Risk Category Grade Justification
Supply Risk Medium Capacity is highly concentrated in Asia, but some US/EU alternatives exist for risk mitigation. A major disruption in Taiwan would be impactful.
Price Volatility Medium Directly exposed to volatile energy and chemical markets. Mitigated through long-term contracts but remains a persistent pressure.
ESG Scrutiny Medium The service is a net positive for the circular economy, but the process itself is water, chemical, and energy-intensive, inviting scrutiny.
Geopolitical Risk High Extreme dependency on Taiwan for high-volume capacity creates a significant vulnerability to regional instability.
Technology Obsolescence Low While challenging for leading-edge nodes, the vast majority of wafer volumes use mature, reclaimable technologies. The service will remain relevant.

10. Actionable Sourcing Recommendations

  1. Diversify Regionally to Mitigate Geopolitical Risk.
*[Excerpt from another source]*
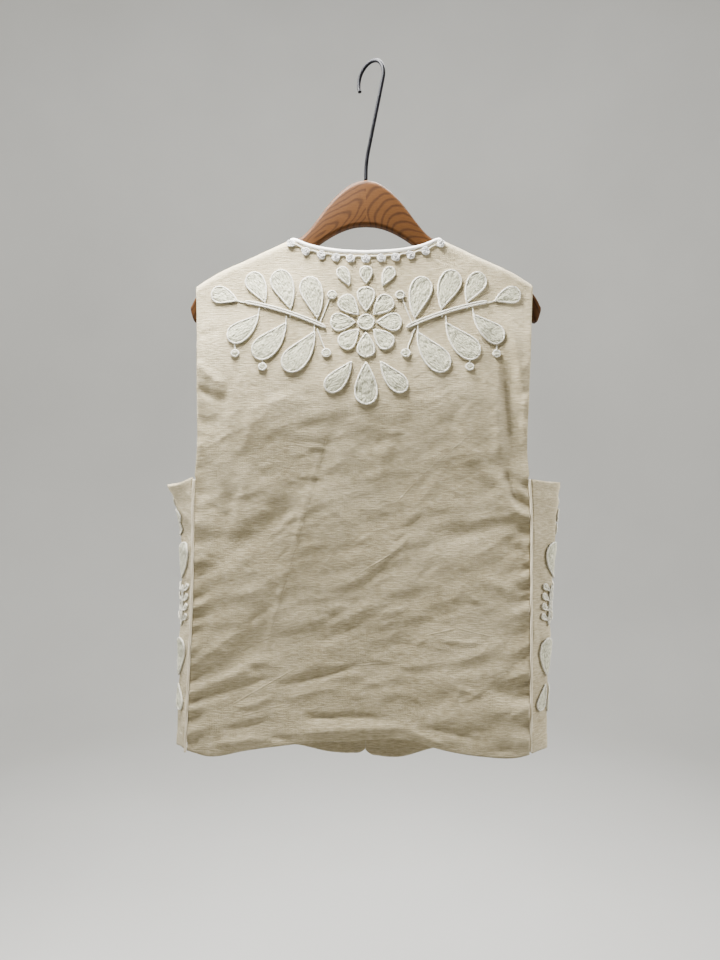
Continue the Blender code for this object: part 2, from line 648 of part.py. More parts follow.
def cloth_wall(name, drape, sign, outline, grid, motifs, finish):
    """A cut piece as a closed wall: a face with the raised forms, a plain inside and a rim."""
    grid = grid[edge_distance(grid, outline) < -EDGE_CLEAR]
    plain = keep_clear(grid, motifs, MOTIF_CLEAR)
    inside_any = np.zeros(len(plain), bool)
    for loop in motifs:
        inside_any |= edge_distance(plain, loop) < 0
    points = [outline, plain]
    lift = [np.zeros(len(outline)), np.where(inside_any, RELIEF, 0.0)]
    rings = []
    count = len(outline) + len(plain)
    for foot in motifs:
        for loop, height in ((foot, 0.0), (raised_loop(foot), RELIEF)):
            rings.append(list(range(count, count + len(loop))))
            points.append(loop)
            lift.append(np.full(len(loop), height))
            count += len(loop)
    points = np.concatenate(points)
    lift = np.concatenate(lift)[:, None]
    outer = drape(points[:, 0], points[:, 1])
    outer = outer + lift * normals(drape, points[:, 0], points[:, 1], sign)
    outer_faces = triangulate(points, len(outline), rings)
    under = np.concatenate([outline, grid])
    inner = drape(under[:, 0], under[:, 1])
    inner = inner - WALL * normals(drape, under[:, 0], under[:, 1], sign)
    inner_faces = triangulate(under, len(outline), [])
    return wall_object(name, outer, outer_faces, inner, inner_faces, len(outline), finish)


def wall_object(name, outer, outer_faces, inner, inner_faces, rim, finish):
    """Join two faces of a wall round their shared rim of points and turn all faces outwards."""
    mesh = bpy.data.meshes.new(name)
    work = bmesh.new()
    front = [work.verts.new(p) for p in outer]
    rear = [work.verts.new(p) for p in inner]
    for verts, faces in ((front, outer_faces), (rear, inner_faces)):
        for face in faces:
            work.faces.new([verts[i] for i in face])
    for i in range(rim):
        j = (i + 1) % rim
        work.faces.new((front[i], front[j], rear[j], rear[i]))
    loose = [v for v in work.verts if not v.link_faces]
    bmesh.ops.delete(work, geom=loose, context="VERTS")
    bmesh.ops.triangulate(work, faces=work.faces)
    bmesh.ops.recalc_face_normals(work, faces=work.faces)
    work.to_mesh(mesh)
    work.free()
    return place(name, mesh, finish)


def swept_object(name, sections, finish):
    """Join a row of like closed sections into one body with flat ends."""
    mesh = bpy.data.meshes.new(name)
    work = bmesh.new()
    rows = [[work.verts.new(p) for p in section] for section in sections]
    for a, b in zip(rows, rows[1:]):
        for i in range(len(a)):
            j = (i + 1) % len(a)
            work.faces.new((a[i], a[j], b[j], b[i]))
    work.faces.new(rows[0])
    work.faces.new(rows[-1])
    bmesh.ops.triangulate(work, faces=work.faces)
    bmesh.ops.recalc_face_normals(work, faces=work.faces)
    work.to_mesh(mesh)
    work.free()
    mesh.shade_smooth()
    mesh.set_sharp_from_angle(angle=math.radians(40))
    return place(name, mesh, finish)


def place(name, mesh, finish):
    item = bpy.data.objects.new(name, mesh)
    item.data.materials.append(material(finish))
    collection.objects.link(item)
    return item


def material(finish):
    """The finish's Principled material, made when it is first asked for."""
    found = bpy.data.materials.get(finish)
    if found:
        return found
    colour, roughness, metallic = FINISHES[finish]
    made = bpy.data.materials.new(finish)
    made.use_nodes = True
    shader = made.node_tree.nodes["Principled BSDF"]
    shader.inputs["Base Color"].default_value = (*colour, 1)
    shader.inputs["Roughness"].default_value = roughness
    shader.inputs["Metallic"].default_value = metallic
    return made


def neck_path():
    """Edge of the neck as points and outward normals: left front, back, right front."""
    pieces = []
    for side in (-1, 1):
        u, h = front_neck(side).T
        drape = make_front(side)
        pieces.append((drape(u, h), normals(drape, u, h, -side)))
    u, h = back_neck().T
    back = (back_drape(u, h), normals(back_drape, u, h, 1))
    left, right = pieces
    return [np.concatenate([left[k], back[k], right[k][::-1]]) for k in (0, 1)]


def make_front(side):
    return lambda u, h: front_drape(side, u, h)


def build_binding():
    """The neck's edge strip: a soft eight-sided bar that takes the cloth's edge in its seam."""
    path, out = neck_path()
    along = np.gradient(path, axis=0)
    along /= np.linalg.norm(along, axis=1, keepdims=True)
    aside = np.cross(along, out)
    aside /= np.linalg.norm(aside, axis=1, keepdims=True)
    out = np.cross(aside, along)
    neck_centre = np.array([STEM_X, STEM_Y, path[:, 2].mean()])
    inward = np.sign(((neck_centre - path) * aside).sum())
    corner = math.pi / BINDING_SIDES
    turn = (np.arange(BINDING_SIDES) * 2 + 1) * corner
    wide = SEAM_GAP + BINDING_WIDTH / 2 * (1 + np.cos(turn) / math.cos(corner))
    high = BINDING_THICK / 2 * np.sin(turn) / math.cos(corner) - WALL / 2
    sections = path[:, None] + aside[:, None] * inward * wide[:, None] + out[:, None] * high[:, None]
    swept_object("neck_binding", sections, "cord")


def build_piping(side):
    """The side seam's cord, from the underarm to the hem, in the gap between back and front."""
    name = "right" if side > 0 else "left"
    z = spread(UNDERARM_HEIGHT + SEAM_GAP, SEAM_FOOT, PIPING_STEP)
    x = side * body("edge_" + name, z) + STEM_X
    y = body("seam_depth", z) + STEM_Y
    curve = bpy.data.curves.new("piping_" + name, "CURVE")
    curve.dimensions = "3D"
    curve.bevel_depth = PIPING_RADIUS
    curve.bevel_resolution = 1
    curve.use_fill_caps = True
    spline = curve.splines.new("POLY")
    spline.points.add(len(z) - 1)
    for point, place_at in zip(spline.points, zip(x, y, z)):
        point.co = (*place_at, 1)
    cord = bpy.data.objects.new("piping_" + name, curve)
    curve.materials.append(material("cord"))
    collection.objects.link(cord)


def build_rosettes():
    """Round rosettes in a row under the binding, each a low turned dome facing the cloth's way."""
    share = np.linspace(-1, 1, ROSETTE_COUNT) * ROSETTE_SPAN
    u = NECK_HALF * share
    lift = seam_top(NECK_HALF) - BACK_NECK_HEIGHT
    h = BACK_NECK_HEIGHT + lift * (1 - np.sqrt(1 - share * share)) - ROSETTE_DROP
    at = back_drape(u, h)
    out = normals(back_drape, u, h, 1)
    turn = np.linspace(0, 2 * math.pi, 11)[:-1]
    wide = column(ROSETTE_PROFILE, ROSETTE_PROFILE_COLUMNS, "wide") * ROSETTE_RADIUS
    high = column(ROSETTE_PROFILE, ROSETTE_PROFILE_COLUMNS, "high") * ROSETTE_THICK
    for k in range(ROSETTE_COUNT):
        side = np.cross(out[k], (0, 0, 1))
        side /= np.linalg.norm(side)
        up = np.cross(side, out[k])
        circle = np.cos(turn)[:, None] * side + np.sin(turn)[:, None] * up
        base = at[k] + out[k] * SEAM_GAP * 2
        sections = base + wide[:, None, None] * circle + high[:, None, None] * out[k]
        swept_object("rosette_%02d" % (k + 1), sections, "cord")


def build_hanger():
    """The hanger: upright sections along its length, round on top and softly cornered below."""
    half = np.stack([column(HANGER_ROWS, HANGER_COLUMNS, name) for name in HANGER_COLUMNS], 1)
    rows = np.concatenate([half[:0:-1] * (-1, 1, 1), half])
    round_top = HANGER_THICK / 2
    up = np.linspace(0, math.pi, 7)
    low_right = np.linspace(-math.pi / 2, 0, 3)
    sections = []
    for across, top, bottom in rows:
        tall = (top - bottom) / 2
        radius = min(round_top, tall)
        low = min(HANGER_LOW_ROUND, tall)
        y = np.concatenate([radius * np.cos(up) * round_top / radius,
                            -round_top + low - low * np.cos(low_right[::-1]),
                            round_top - low + low * np.cos(low_right)])
        z = np.concatenate([top - radius + radius * np.sin(up),
                            bottom + low + low * np.sin(low_right[::-1]),
                            bottom + low + low * np.sin(low_right)])
        x = np.full_like(y, across + STEM_X)
        sections.append(np.stack([x, y + bow(np.array(across)) + STEM_Y, z], 1))
    swept_object("hanger", sections, "cedar")


def build_hook():
    """The hook: up from the hanger's top, aslant to the near side, and over in a round bend."""
    stem = math.hypot(STEM_X, STEM_Y)
    foot = HANGER_ROWS[0][1] + HOOK_SEAT
    aside = column(HOOK_KNEE_ROWS, HOOK_KNEE_COLUMNS, "aside")
    lift = column(HOOK_KNEE_ROWS, HOOK_KNEE_COLUMNS, "lift")
    knee = list(zip(aside - stem, HOOK_KNEE + lift))
    centre = WIRE_RADIUS - HOOK_RADIUS
    turn = np.linspace(HOOK_START_ANGLE, math.pi - HOOK_TIP_ANGLE, HOOK_STEPS)
    bend = [(HOOK_RADIUS * math.cos(a), centre + HOOK_RADIUS * math.sin(a)) for a in turn]
    (x0, z0), (x1, z1) = knee[-1], bend[0]
    slant = [(x0 + (x1 - x0) * t, z0 + (z1 - z0) * t) for t in (0.25, 0.5, 0.75)]
    path = [(-stem, foot)] + knee + slant + bend
    curve = bpy.data.curves.new("hook", "CURVE")
    curve.dimensions = "3D"
    curve.bevel_depth = WIRE_RADIUS
    curve.bevel_resolution = 2
    curve.use_fill_caps = True
    spline = curve.splines.new("POLY")
    spline.points.add(len(path) - 1)
    for point, (along, z) in zip(spline.points, path):
        point.co = (along * math.cos(HOOK_TURN), -along * math.sin(HOOK_TURN), z, 1)
    hook = bpy.data.objects.new("hook", curve)
    curve.materials.append(material("black_wire"))
    collection.objects.link(hook)


for old in list(bpy.data.objects):
    bpy.data.objects.remove(old, do_unlink=True)
collection = bpy.data.collections.new("waistcoat_on_hanger")
bpy.context.scene.collection.children.link(collection)

cloth_wall("back", back_drape, 1, back_outline(), back_grid(), back_motifs(), "linen")
for side, name in ((-1, "front_left"), (1, "front_right")):
    cloth_wall(name, make_front(side), -side, front_outline(side)[::-1], front_grid(side),
               front_motifs(), "linen")
build_binding()
build_piping(-1)
build_piping(1)
build_rosettes()
build_hanger()
build_hook()
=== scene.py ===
import math

import bmesh
import bpy
import numpy as np
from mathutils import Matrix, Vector


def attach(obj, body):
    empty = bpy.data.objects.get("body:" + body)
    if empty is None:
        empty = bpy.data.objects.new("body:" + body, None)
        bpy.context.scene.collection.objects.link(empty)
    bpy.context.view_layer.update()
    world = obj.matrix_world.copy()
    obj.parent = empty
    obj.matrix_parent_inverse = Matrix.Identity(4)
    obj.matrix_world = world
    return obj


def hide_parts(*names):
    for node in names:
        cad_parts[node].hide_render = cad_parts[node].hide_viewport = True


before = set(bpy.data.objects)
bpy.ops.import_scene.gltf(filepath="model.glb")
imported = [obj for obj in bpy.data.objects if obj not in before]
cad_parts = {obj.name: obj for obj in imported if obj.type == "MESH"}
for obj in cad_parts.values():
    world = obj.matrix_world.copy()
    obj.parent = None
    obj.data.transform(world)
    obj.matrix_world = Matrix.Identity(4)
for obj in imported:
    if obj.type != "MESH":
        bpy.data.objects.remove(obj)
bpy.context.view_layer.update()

MM = 0.001

# Camera: level, behind the waistcoat, at the height of its underarms
PHOTO_HEIGHT = 960
FOCAL_PIXELS = 725
CAMERA_PLACE = (-0.0120, -0.7945, -0.4565)

camera_data = bpy.data.cameras.new("camera")
camera_data.sensor_fit = "AUTO"
camera_data.sensor_width = 36
camera_data.lens = FOCAL_PIXELS / PHOTO_HEIGHT * camera_data.sensor_width
camera_data.clip_start = 0.01
camera = bpy.data.objects.new("camera", camera_data)
camera.location = CAMERA_PLACE
camera.rotation_euler = (math.pi / 2, 0, 0)
bpy.context.scene.collection.objects.link(camera)
bpy.context.scene.camera = camera

# Tables are in millimetres, but for these columns: sides, slopes, shares, shapes, angles in
# degrees, marks and counts. u is across on the back and the run from the centre on a front, and
# h is the height under the hook's inner top.
PLAIN_COLUMNS = ("side", "rise", "share", "shape", "angle", "bend", "both", "count", "strength")
SIDES = {"back": 0, "left": -1, "right": 1}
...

Given the High geopolitical risk and >70% capacity concentration in Asia, qualify and award 15-20% of North American volume to a US-based supplier (e.g., Pure Wafer). This builds resilience for US fabs and insulates a portion of supply from cross-Pacific disruptions, justifying a potential 5-10% unit price premium.
  2. Secure Multi-Year Agreements with Indexed Pricing. To counter Medium price volatility, convert key suppliers to 2-3 year agreements. Instead of fixed pricing, negotiate clauses that tie price adjustments to transparent, publicly available indices for industrial electricity and a basket of key chemicals. This creates budget predictability while ensuring fair cost-sharing with strategic partners.